Goal. Could you write out every entry exactly as it stands?

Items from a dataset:

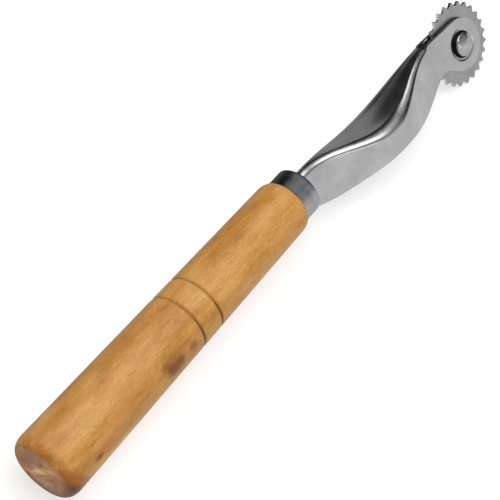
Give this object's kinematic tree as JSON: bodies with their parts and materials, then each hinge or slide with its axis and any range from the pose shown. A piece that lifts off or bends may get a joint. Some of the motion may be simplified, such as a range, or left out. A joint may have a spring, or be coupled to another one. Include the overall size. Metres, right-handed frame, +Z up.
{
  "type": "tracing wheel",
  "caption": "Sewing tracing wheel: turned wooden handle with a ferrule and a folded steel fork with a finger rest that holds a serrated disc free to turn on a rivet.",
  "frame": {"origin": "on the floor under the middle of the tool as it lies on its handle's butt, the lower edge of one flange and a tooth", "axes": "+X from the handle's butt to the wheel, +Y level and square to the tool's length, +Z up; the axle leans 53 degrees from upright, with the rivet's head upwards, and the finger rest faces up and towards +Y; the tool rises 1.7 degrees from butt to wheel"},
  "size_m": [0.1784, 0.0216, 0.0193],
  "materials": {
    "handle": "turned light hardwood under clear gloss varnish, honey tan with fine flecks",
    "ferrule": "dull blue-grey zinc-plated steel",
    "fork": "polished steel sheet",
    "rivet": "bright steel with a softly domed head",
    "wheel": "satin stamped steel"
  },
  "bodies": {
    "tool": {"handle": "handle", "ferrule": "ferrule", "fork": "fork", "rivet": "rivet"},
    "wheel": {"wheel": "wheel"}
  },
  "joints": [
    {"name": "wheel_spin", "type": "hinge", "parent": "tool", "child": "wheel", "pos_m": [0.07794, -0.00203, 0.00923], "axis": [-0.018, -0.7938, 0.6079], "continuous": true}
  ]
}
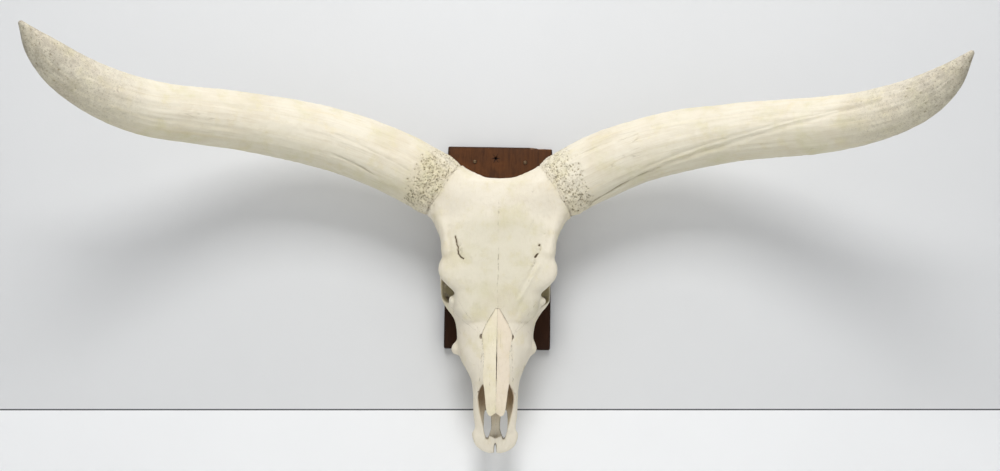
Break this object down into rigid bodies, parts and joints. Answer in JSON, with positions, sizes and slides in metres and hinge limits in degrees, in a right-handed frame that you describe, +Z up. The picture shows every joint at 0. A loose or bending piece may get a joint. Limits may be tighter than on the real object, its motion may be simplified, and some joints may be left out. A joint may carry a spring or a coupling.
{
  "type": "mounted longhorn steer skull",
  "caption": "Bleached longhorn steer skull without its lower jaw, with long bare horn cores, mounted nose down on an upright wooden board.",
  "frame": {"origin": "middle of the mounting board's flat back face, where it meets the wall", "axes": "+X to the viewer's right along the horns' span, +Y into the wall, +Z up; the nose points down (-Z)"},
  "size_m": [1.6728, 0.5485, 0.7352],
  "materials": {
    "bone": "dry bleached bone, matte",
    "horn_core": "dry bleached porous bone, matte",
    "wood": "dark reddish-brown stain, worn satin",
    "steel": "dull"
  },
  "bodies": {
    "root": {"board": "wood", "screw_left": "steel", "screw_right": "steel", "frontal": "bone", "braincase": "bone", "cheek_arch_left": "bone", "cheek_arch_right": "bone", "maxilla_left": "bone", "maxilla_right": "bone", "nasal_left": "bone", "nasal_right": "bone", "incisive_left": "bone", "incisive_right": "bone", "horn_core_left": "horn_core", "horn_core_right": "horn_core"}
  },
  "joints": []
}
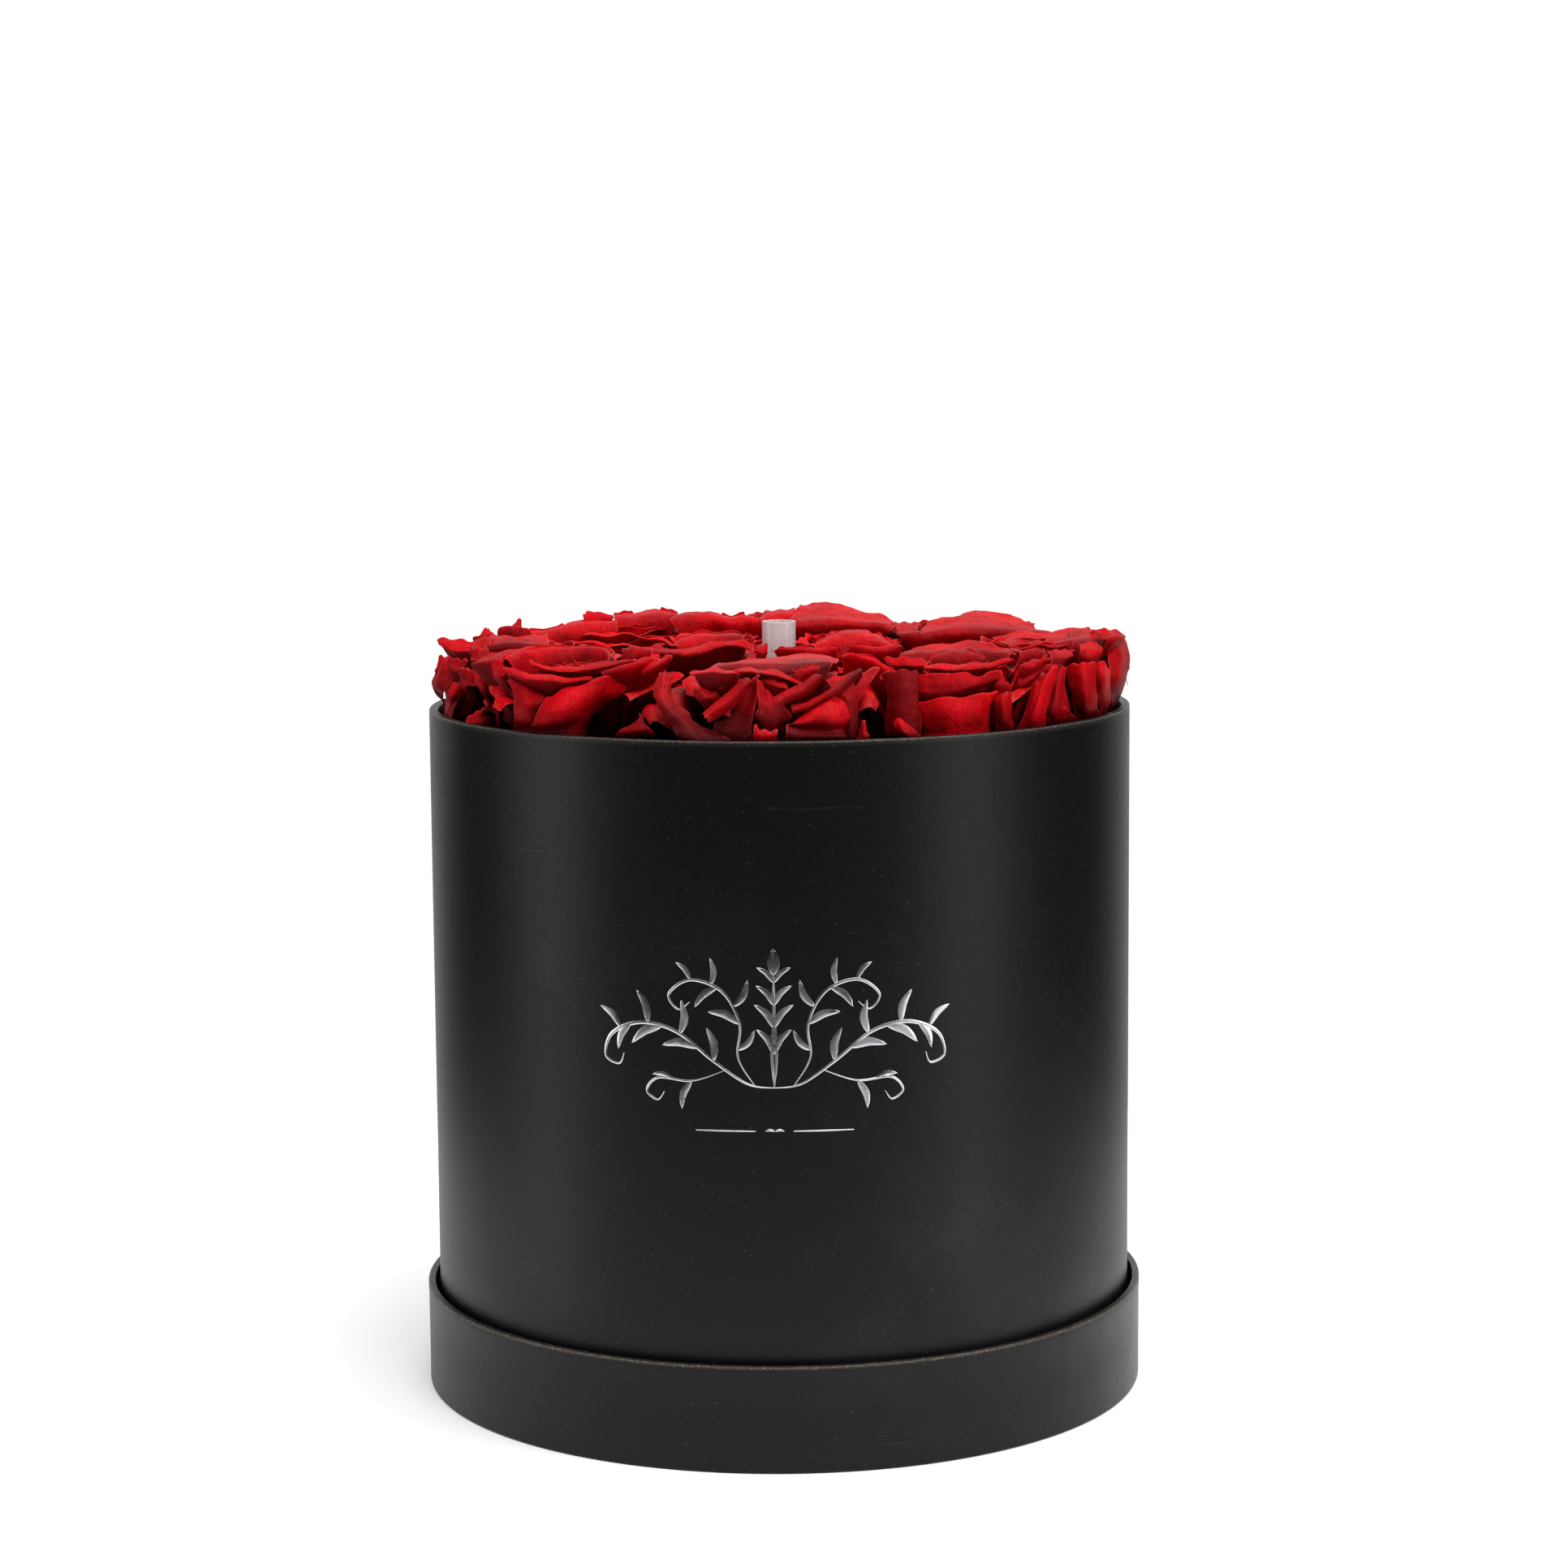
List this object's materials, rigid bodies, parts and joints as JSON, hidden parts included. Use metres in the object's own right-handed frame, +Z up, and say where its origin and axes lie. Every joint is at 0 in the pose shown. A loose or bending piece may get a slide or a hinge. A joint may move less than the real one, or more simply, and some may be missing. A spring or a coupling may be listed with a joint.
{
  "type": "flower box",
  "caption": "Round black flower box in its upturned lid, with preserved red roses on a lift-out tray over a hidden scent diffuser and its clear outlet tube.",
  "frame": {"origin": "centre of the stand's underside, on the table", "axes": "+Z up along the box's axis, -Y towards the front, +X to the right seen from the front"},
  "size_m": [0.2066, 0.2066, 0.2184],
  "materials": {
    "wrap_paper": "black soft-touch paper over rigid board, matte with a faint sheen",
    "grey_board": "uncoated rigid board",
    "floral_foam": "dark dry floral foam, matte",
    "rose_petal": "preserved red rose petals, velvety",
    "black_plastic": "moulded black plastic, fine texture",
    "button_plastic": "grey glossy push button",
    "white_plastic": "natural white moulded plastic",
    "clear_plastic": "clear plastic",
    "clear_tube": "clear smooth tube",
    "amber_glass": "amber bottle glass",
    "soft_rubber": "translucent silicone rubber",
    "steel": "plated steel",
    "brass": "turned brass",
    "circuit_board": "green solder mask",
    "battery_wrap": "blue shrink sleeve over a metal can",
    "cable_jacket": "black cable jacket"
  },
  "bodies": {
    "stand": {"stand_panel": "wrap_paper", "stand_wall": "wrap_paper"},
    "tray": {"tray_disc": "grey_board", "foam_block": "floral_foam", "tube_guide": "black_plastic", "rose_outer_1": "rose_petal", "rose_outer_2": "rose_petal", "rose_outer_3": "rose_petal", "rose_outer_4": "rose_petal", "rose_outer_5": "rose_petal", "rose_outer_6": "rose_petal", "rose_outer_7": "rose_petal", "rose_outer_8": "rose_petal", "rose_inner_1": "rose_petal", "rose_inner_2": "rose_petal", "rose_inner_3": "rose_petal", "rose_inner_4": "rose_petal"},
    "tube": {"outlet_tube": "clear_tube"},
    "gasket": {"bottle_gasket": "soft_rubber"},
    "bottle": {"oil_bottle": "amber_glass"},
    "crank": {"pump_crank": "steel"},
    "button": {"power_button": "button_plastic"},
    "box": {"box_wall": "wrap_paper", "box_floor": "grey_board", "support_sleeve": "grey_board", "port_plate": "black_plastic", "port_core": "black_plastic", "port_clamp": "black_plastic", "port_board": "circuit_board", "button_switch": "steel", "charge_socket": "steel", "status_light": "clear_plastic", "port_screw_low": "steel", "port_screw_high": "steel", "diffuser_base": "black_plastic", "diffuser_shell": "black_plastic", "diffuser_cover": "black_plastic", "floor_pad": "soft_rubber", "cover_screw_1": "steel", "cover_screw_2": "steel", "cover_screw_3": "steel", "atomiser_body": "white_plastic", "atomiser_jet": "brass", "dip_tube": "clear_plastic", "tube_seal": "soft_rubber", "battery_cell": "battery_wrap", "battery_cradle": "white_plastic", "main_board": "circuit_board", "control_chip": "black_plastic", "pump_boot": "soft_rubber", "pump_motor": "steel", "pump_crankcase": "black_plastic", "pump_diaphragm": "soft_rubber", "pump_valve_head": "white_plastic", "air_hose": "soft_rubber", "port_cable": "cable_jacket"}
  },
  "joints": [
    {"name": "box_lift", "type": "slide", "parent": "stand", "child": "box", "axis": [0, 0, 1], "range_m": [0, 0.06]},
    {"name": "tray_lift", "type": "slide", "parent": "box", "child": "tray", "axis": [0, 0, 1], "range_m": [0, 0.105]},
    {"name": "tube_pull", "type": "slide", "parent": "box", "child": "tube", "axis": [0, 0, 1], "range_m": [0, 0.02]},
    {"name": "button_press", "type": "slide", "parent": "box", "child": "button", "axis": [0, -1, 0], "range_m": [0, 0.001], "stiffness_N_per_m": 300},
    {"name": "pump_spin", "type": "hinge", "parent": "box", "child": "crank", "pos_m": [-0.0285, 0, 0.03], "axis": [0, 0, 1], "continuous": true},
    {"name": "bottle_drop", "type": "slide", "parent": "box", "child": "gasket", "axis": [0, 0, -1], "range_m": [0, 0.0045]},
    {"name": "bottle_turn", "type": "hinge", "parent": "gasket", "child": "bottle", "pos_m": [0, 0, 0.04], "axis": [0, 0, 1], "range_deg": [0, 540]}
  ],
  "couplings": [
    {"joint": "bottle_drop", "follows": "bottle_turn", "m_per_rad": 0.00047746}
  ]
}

Expected answer.
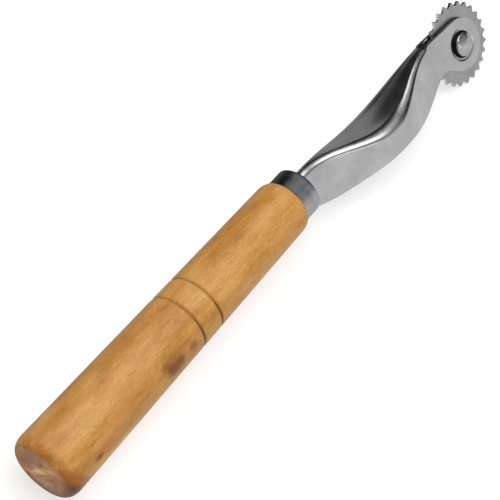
Give this object's kinematic tree as JSON: bodies with their parts and materials, then each hinge or slide with its axis and any range from the pose shown. A piece that lifts off or bends may get a joint. Some of the motion may be simplified, such as a range, or left out. A joint may have a spring, or be coupled to another one. Include the overall size. Metres, right-handed frame, +Z up.
{
  "type": "tracing wheel",
  "caption": "Sewing tracing wheel: turned wooden handle with a ferrule and a folded steel fork with a finger rest that holds a serrated disc free to turn on a rivet.",
  "frame": {"origin": "on the floor under the middle of the tool as it lies on its handle's butt, the lower edge of one flange and a tooth", "axes": "+X from the handle's butt to the wheel, +Y level and square to the tool's length, +Z up; the axle leans 53 degrees from upright, with the rivet's head upwards, and the finger rest faces up and towards +Y; the tool rises 1.7 degrees from butt to wheel"},
  "size_m": [0.1784, 0.0216, 0.0193],
  "materials": {
    "handle": "turned light hardwood under clear gloss varnish, honey tan with fine flecks",
    "ferrule": "dull blue-grey zinc-plated steel",
    "fork": "polished steel sheet",
    "rivet": "bright steel with a softly domed head",
    "wheel": "satin stamped steel"
  },
  "bodies": {
    "tool": {"handle": "handle", "ferrule": "ferrule", "fork": "fork", "rivet": "rivet"},
    "wheel": {"wheel": "wheel"}
  },
  "joints": [
    {"name": "wheel_spin", "type": "hinge", "parent": "tool", "child": "wheel", "pos_m": [0.07794, -0.00203, 0.00923], "axis": [-0.018, -0.7938, 0.6079], "continuous": true}
  ]
}
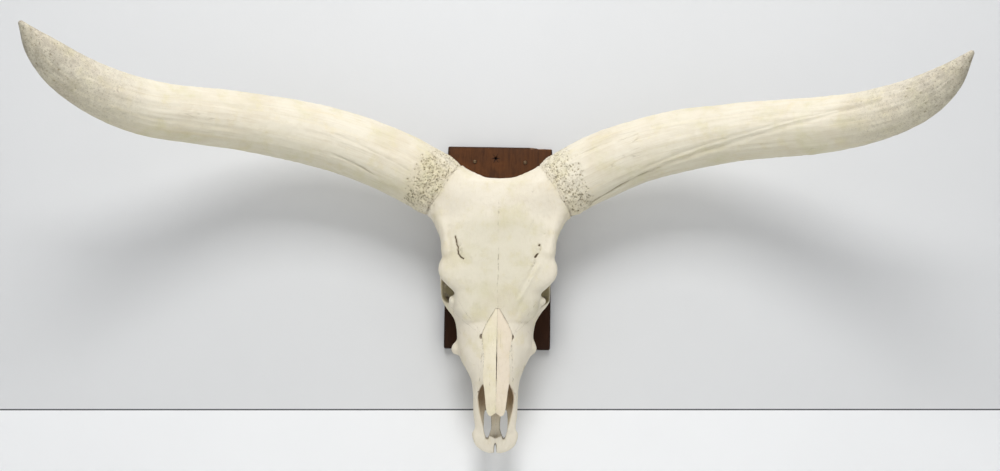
Break this object down into rigid bodies, parts and joints. Answer in JSON, with positions, sizes and slides in metres and hinge limits in degrees, in a right-handed frame that you describe, +Z up. The picture shows every joint at 0. A loose or bending piece may get a joint. Limits may be tighter than on the real object, its motion may be simplified, and some joints may be left out. A joint may carry a spring or a coupling.
{
  "type": "mounted longhorn steer skull",
  "caption": "Bleached longhorn steer skull without its lower jaw, with long bare horn cores, mounted nose down on an upright wooden board.",
  "frame": {"origin": "middle of the mounting board's flat back face, where it meets the wall", "axes": "+X to the viewer's right along the horns' span, +Y into the wall, +Z up; the nose points down (-Z)"},
  "size_m": [1.6728, 0.5485, 0.7352],
  "materials": {
    "bone": "dry bleached bone, matte",
    "horn_core": "dry bleached porous bone, matte",
    "wood": "dark reddish-brown stain, worn satin",
    "steel": "dull"
  },
  "bodies": {
    "root": {"board": "wood", "screw_left": "steel", "screw_right": "steel", "frontal": "bone", "braincase": "bone", "cheek_arch_left": "bone", "cheek_arch_right": "bone", "maxilla_left": "bone", "maxilla_right": "bone", "nasal_left": "bone", "nasal_right": "bone", "incisive_left": "bone", "incisive_right": "bone", "horn_core_left": "horn_core", "horn_core_right": "horn_core"}
  },
  "joints": []
}
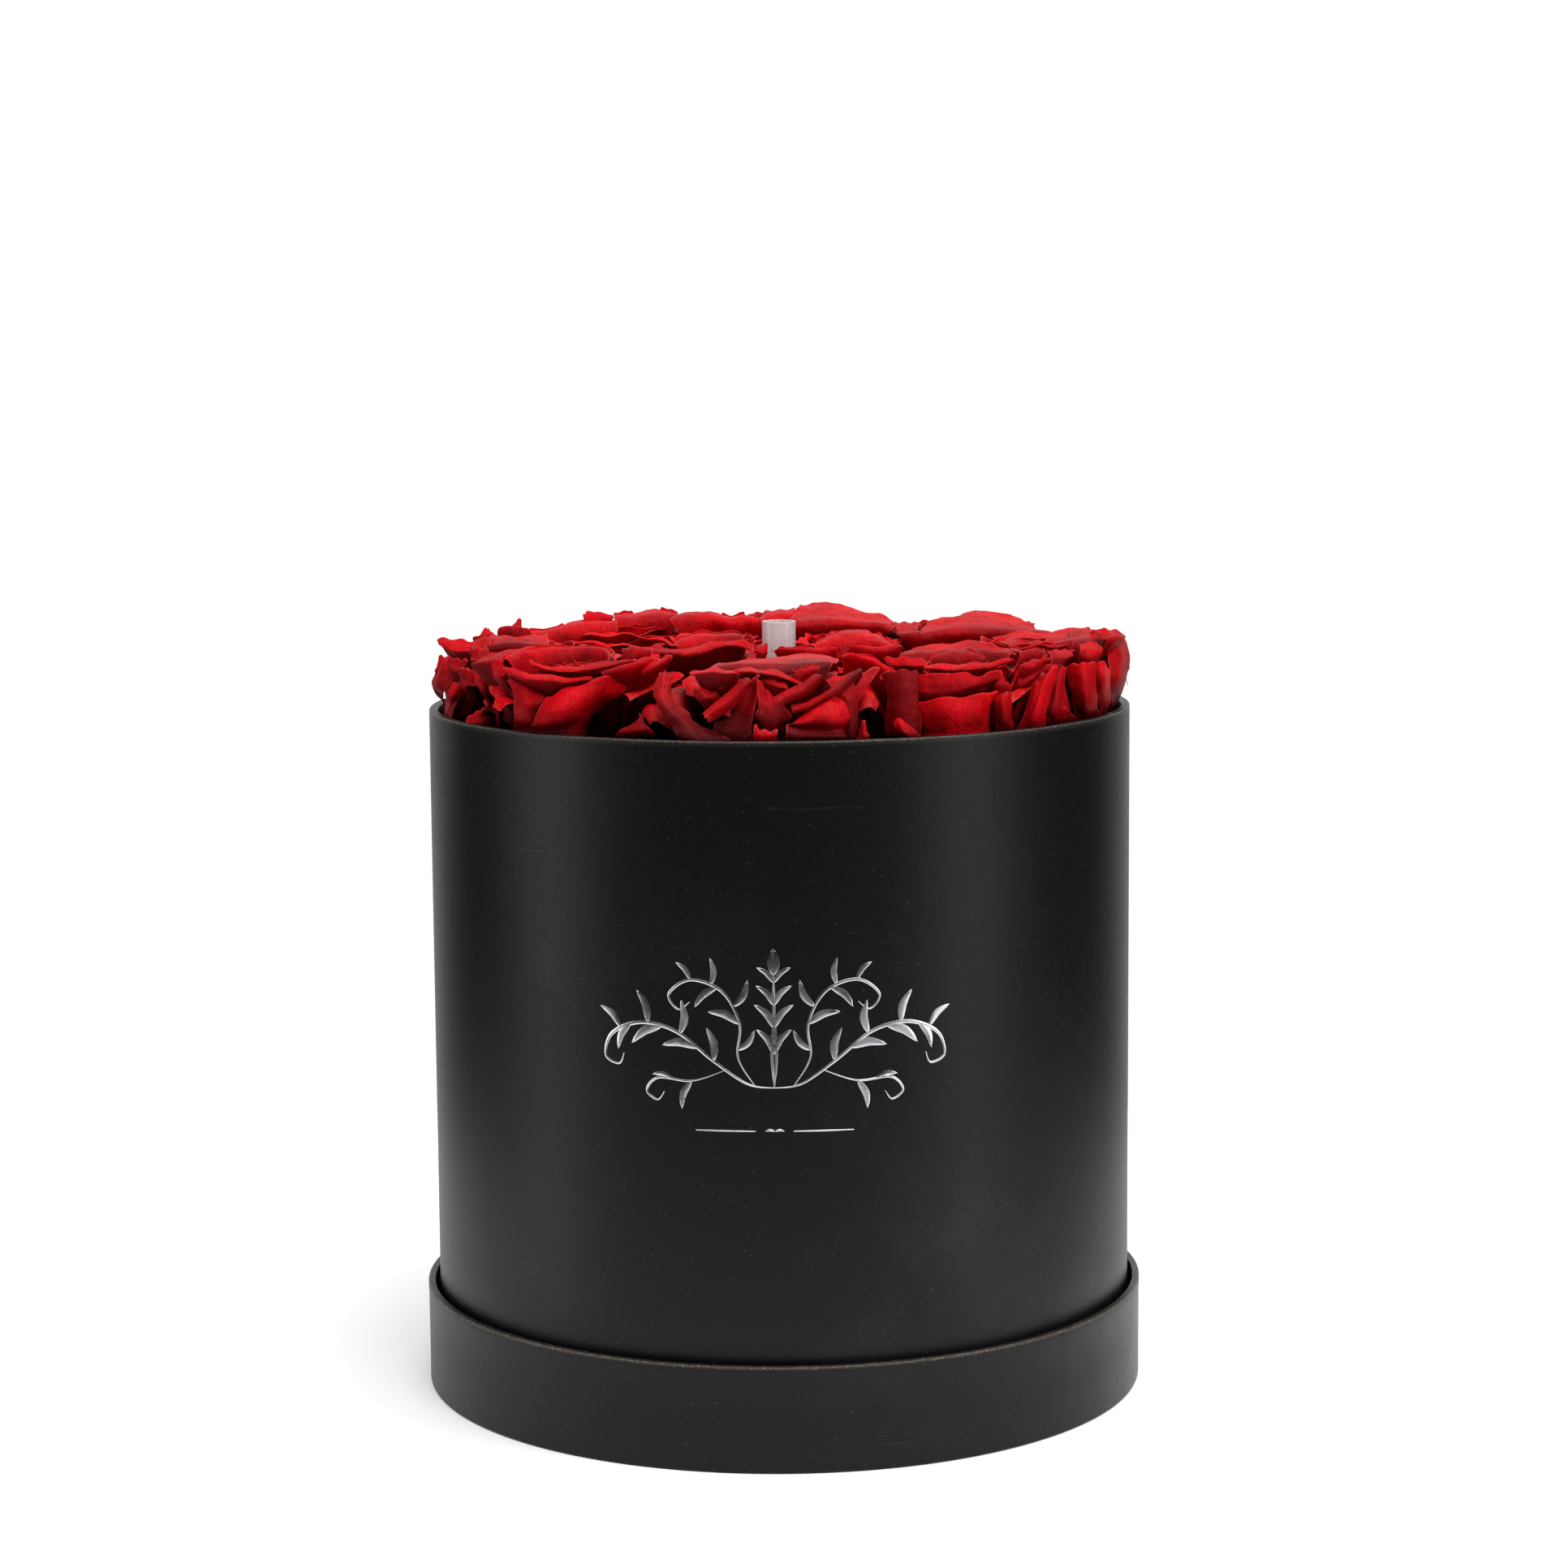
List this object's materials, rigid bodies, parts and joints as JSON, hidden parts included. Use metres in the object's own right-handed frame, +Z up, and say where its origin and axes lie. Every joint is at 0 in the pose shown. A loose or bending piece may get a slide or a hinge. A joint may move less than the real one, or more simply, and some may be missing. A spring or a coupling may be listed with a joint.
{
  "type": "flower box",
  "caption": "Round black flower box in its upturned lid, with preserved red roses on a lift-out tray over a hidden scent diffuser and its clear outlet tube.",
  "frame": {"origin": "centre of the stand's underside, on the table", "axes": "+Z up along the box's axis, -Y towards the front, +X to the right seen from the front"},
  "size_m": [0.2066, 0.2066, 0.2184],
  "materials": {
    "wrap_paper": "black soft-touch paper over rigid board, matte with a faint sheen",
    "grey_board": "uncoated rigid board",
    "floral_foam": "dark dry floral foam, matte",
    "rose_petal": "preserved red rose petals, velvety",
    "black_plastic": "moulded black plastic, fine texture",
    "button_plastic": "grey glossy push button",
    "white_plastic": "natural white moulded plastic",
    "clear_plastic": "clear plastic",
    "clear_tube": "clear smooth tube",
    "amber_glass": "amber bottle glass",
    "soft_rubber": "translucent silicone rubber",
    "steel": "plated steel",
    "brass": "turned brass",
    "circuit_board": "green solder mask",
    "battery_wrap": "blue shrink sleeve over a metal can",
    "cable_jacket": "black cable jacket"
  },
  "bodies": {
    "stand": {"stand_panel": "wrap_paper", "stand_wall": "wrap_paper"},
    "tray": {"tray_disc": "grey_board", "foam_block": "floral_foam", "tube_guide": "black_plastic", "rose_outer_1": "rose_petal", "rose_outer_2": "rose_petal", "rose_outer_3": "rose_petal", "rose_outer_4": "rose_petal", "rose_outer_5": "rose_petal", "rose_outer_6": "rose_petal", "rose_outer_7": "rose_petal", "rose_outer_8": "rose_petal", "rose_inner_1": "rose_petal", "rose_inner_2": "rose_petal", "rose_inner_3": "rose_petal", "rose_inner_4": "rose_petal"},
    "tube": {"outlet_tube": "clear_tube"},
    "gasket": {"bottle_gasket": "soft_rubber"},
    "bottle": {"oil_bottle": "amber_glass"},
    "crank": {"pump_crank": "steel"},
    "button": {"power_button": "button_plastic"},
    "box": {"box_wall": "wrap_paper", "box_floor": "grey_board", "support_sleeve": "grey_board", "port_plate": "black_plastic", "port_core": "black_plastic", "port_clamp": "black_plastic", "port_board": "circuit_board", "button_switch": "steel", "charge_socket": "steel", "status_light": "clear_plastic", "port_screw_low": "steel", "port_screw_high": "steel", "diffuser_base": "black_plastic", "diffuser_shell": "black_plastic", "diffuser_cover": "black_plastic", "floor_pad": "soft_rubber", "cover_screw_1": "steel", "cover_screw_2": "steel", "cover_screw_3": "steel", "atomiser_body": "white_plastic", "atomiser_jet": "brass", "dip_tube": "clear_plastic", "tube_seal": "soft_rubber", "battery_cell": "battery_wrap", "battery_cradle": "white_plastic", "main_board": "circuit_board", "control_chip": "black_plastic", "pump_boot": "soft_rubber", "pump_motor": "steel", "pump_crankcase": "black_plastic", "pump_diaphragm": "soft_rubber", "pump_valve_head": "white_plastic", "air_hose": "soft_rubber", "port_cable": "cable_jacket"}
  },
  "joints": [
    {"name": "box_lift", "type": "slide", "parent": "stand", "child": "box", "axis": [0, 0, 1], "range_m": [0, 0.06]},
    {"name": "tray_lift", "type": "slide", "parent": "box", "child": "tray", "axis": [0, 0, 1], "range_m": [0, 0.105]},
    {"name": "tube_pull", "type": "slide", "parent": "box", "child": "tube", "axis": [0, 0, 1], "range_m": [0, 0.02]},
    {"name": "button_press", "type": "slide", "parent": "box", "child": "button", "axis": [0, -1, 0], "range_m": [0, 0.001], "stiffness_N_per_m": 300},
    {"name": "pump_spin", "type": "hinge", "parent": "box", "child": "crank", "pos_m": [-0.0285, 0, 0.03], "axis": [0, 0, 1], "continuous": true},
    {"name": "bottle_drop", "type": "slide", "parent": "box", "child": "gasket", "axis": [0, 0, -1], "range_m": [0, 0.0045]},
    {"name": "bottle_turn", "type": "hinge", "parent": "gasket", "child": "bottle", "pos_m": [0, 0, 0.04], "axis": [0, 0, 1], "range_deg": [0, 540]}
  ],
  "couplings": [
    {"joint": "bottle_drop", "follows": "bottle_turn", "m_per_rad": 0.00047746}
  ]
}